Em “Strange Dreams”, talvez a que mais se aproxime do que Dunning produziu anteriormente, percebe-se que o grave, depositado geralmente sobre a atuação do contrabaixo e dos bumbos, soa na estrutura rítmica através de timbres mais agudos, quase estridentes. Em “Hobthrush”, no lugar do bumbo e do baixo, um som saturado cria as marcações, enquanto a combinação de estalidos e baixas frequências determinam a ambiência de “Wet Wool” e “Ion”. Techno, dubstep, industrial, experimental, o rótulo parece não importar tanto quanto a capacidade de síntese. Cada faixa exprime algo como uma organização ambígua, caótica e, ao mesmo tempo, pensada, estudada. Em uma de suas primeiras entrevistas, Untold teria definido seu trabalho musical da seguinte maneira: “It’s design not art.” (apud FACT Magazine). Levemos essa declaração em consideração.
Desde 2008, Dunning vem lançando seus Eps e colaborações (alguns por seu próprio selo, o Hemlock), demonstrando estar atento para muitas vertentes da música eletrônica de pista. Sua produções são baseadas em batidas sincopadas e timbres marcadamente sintéticos, comparáveis aos sobressaltos de 2562 (como em “Sweat”); algumas delas, são mais afinadas com o universo específico da pista de dança (“Kingdom”), outras parecem querer abalar sua estrutura — como a série de Eps Gonna Work Out Fine e a parceria com o trio LV, “Beacon”. Porém, em Black Light Spiral, a impressão é a de um território completamente aberto, para além da síntese de experiências pregressas.

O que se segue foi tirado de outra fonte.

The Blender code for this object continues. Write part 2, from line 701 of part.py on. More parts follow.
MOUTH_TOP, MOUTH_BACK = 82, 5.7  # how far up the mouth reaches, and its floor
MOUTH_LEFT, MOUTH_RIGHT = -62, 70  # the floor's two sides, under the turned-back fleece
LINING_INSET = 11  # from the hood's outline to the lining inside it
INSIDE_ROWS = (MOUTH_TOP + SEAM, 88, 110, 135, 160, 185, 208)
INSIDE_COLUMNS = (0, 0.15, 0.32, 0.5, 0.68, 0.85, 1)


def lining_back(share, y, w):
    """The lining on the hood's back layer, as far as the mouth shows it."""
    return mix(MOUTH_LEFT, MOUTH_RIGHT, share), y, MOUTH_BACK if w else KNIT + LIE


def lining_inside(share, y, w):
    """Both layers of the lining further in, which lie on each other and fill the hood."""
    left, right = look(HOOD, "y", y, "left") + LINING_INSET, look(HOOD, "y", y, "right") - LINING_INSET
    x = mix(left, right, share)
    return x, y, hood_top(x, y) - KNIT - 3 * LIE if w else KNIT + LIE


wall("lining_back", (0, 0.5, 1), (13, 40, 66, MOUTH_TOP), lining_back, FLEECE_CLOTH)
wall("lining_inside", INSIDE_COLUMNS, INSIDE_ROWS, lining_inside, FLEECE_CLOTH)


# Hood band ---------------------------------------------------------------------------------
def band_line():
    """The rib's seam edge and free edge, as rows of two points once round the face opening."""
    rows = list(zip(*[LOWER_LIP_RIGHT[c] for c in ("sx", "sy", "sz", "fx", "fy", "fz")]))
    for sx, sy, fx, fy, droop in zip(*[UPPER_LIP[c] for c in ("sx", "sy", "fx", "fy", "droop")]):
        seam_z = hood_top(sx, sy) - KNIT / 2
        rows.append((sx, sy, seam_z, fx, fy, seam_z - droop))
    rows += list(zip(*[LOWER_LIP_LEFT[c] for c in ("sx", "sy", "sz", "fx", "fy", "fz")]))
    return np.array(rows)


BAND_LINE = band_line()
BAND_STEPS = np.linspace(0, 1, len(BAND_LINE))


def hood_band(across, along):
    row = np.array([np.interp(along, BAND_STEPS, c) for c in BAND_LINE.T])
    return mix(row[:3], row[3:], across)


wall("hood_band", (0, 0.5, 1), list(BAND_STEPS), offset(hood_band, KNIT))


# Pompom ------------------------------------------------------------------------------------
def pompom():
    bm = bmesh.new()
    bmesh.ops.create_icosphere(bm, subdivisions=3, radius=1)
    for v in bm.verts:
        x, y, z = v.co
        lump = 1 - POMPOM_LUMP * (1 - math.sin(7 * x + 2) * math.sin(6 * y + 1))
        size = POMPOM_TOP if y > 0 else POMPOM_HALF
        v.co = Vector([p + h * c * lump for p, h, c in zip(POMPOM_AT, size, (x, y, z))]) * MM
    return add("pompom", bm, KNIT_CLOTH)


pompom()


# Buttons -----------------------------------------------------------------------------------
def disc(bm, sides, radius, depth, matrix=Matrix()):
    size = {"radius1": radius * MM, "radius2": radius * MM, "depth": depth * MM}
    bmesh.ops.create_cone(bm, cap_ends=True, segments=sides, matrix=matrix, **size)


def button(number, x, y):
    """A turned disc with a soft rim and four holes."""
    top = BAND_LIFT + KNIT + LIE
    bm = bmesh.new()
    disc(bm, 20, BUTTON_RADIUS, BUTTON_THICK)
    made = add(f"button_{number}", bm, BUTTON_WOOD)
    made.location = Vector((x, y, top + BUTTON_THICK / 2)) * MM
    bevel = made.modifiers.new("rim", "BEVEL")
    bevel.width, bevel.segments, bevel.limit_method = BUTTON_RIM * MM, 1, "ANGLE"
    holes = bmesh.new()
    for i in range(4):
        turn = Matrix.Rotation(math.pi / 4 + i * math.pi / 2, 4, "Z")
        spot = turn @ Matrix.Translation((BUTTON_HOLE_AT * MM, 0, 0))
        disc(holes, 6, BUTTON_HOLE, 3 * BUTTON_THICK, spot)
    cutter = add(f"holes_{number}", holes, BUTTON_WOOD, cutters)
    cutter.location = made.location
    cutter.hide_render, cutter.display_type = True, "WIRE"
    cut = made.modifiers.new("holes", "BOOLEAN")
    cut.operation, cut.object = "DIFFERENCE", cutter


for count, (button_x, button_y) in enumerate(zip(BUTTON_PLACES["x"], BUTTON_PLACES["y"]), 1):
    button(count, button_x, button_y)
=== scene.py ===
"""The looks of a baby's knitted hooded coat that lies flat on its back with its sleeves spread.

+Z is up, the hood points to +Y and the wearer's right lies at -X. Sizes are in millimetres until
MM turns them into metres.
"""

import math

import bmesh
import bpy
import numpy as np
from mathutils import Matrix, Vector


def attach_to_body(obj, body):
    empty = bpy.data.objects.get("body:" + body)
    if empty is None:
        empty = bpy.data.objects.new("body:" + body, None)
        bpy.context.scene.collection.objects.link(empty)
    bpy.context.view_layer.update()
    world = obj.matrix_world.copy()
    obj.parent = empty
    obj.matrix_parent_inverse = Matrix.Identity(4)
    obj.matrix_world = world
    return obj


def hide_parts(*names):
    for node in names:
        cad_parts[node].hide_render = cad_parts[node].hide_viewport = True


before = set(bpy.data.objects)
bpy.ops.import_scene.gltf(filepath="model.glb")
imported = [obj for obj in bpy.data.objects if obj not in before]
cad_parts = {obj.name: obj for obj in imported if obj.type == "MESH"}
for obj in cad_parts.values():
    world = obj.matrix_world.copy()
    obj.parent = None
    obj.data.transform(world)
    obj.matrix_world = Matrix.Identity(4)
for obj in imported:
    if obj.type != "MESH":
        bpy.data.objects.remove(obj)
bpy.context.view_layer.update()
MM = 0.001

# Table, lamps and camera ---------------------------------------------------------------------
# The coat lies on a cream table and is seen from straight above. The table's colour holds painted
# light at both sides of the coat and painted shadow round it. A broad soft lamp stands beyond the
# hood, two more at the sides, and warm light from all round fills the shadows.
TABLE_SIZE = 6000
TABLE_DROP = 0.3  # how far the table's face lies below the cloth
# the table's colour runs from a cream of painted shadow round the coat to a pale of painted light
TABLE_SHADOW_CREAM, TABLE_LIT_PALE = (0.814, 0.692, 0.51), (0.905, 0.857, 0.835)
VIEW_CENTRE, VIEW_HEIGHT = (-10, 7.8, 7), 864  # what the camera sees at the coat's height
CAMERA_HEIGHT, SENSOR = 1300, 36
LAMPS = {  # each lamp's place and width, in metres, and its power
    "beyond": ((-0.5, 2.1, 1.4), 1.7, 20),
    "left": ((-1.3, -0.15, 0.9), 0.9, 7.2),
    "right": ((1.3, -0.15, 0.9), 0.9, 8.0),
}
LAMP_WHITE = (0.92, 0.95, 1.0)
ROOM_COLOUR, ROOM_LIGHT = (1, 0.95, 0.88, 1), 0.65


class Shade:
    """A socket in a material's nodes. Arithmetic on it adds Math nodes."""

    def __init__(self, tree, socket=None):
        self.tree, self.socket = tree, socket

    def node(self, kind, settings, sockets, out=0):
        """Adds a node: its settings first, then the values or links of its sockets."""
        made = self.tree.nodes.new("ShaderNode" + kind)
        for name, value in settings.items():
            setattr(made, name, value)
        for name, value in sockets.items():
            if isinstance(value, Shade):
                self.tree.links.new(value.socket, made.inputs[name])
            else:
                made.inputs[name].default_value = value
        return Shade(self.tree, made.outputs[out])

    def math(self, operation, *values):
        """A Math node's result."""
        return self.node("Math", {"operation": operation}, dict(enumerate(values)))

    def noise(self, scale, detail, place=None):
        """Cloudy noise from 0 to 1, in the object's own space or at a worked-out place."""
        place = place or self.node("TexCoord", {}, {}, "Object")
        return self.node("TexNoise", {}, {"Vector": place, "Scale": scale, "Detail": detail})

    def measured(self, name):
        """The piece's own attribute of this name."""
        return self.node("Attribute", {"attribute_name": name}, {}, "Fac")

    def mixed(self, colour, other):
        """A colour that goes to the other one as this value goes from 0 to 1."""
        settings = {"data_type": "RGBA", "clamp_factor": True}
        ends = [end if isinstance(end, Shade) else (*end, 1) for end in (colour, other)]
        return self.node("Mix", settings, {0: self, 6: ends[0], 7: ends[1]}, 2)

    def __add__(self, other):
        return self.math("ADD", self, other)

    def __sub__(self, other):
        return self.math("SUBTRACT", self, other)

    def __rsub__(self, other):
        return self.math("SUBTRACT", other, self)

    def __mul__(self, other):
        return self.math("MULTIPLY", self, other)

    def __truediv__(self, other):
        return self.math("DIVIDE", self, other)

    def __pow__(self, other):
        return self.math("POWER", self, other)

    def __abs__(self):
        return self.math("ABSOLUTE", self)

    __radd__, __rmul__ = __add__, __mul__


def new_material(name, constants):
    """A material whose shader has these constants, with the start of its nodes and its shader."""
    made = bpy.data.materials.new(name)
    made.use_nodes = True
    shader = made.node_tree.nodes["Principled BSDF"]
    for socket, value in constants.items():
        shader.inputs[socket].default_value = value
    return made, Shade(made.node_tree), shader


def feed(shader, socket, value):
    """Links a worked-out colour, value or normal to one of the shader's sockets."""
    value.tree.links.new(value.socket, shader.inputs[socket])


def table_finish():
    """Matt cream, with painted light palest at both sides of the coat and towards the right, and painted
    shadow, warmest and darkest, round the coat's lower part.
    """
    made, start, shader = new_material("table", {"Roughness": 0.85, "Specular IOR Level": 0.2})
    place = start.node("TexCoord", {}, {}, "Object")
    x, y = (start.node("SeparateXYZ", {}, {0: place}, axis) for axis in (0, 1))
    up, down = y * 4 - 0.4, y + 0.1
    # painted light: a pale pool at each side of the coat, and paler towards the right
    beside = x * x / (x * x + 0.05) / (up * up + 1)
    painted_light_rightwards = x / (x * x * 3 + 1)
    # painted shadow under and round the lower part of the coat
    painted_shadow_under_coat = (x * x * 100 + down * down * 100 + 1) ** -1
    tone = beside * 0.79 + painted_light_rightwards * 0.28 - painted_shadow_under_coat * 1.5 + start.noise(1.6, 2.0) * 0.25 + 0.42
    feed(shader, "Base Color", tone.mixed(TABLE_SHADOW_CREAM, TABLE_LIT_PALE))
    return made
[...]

Dunning investe em uma técnica de composição linear, análoga àquela empregada pelos que utilizam Ableton, calcada no jogo de sequenciamento, adição, subtração e justaposição. O resultado, porém, impressiona ao soar com a singularidade de um procedimento novo. Opressivo e rico em ideias, Black Light Spiral representa um ponto alto não só na carreira de Dunning, como também um dos lançamentos mais singulares da música eletrônica recente.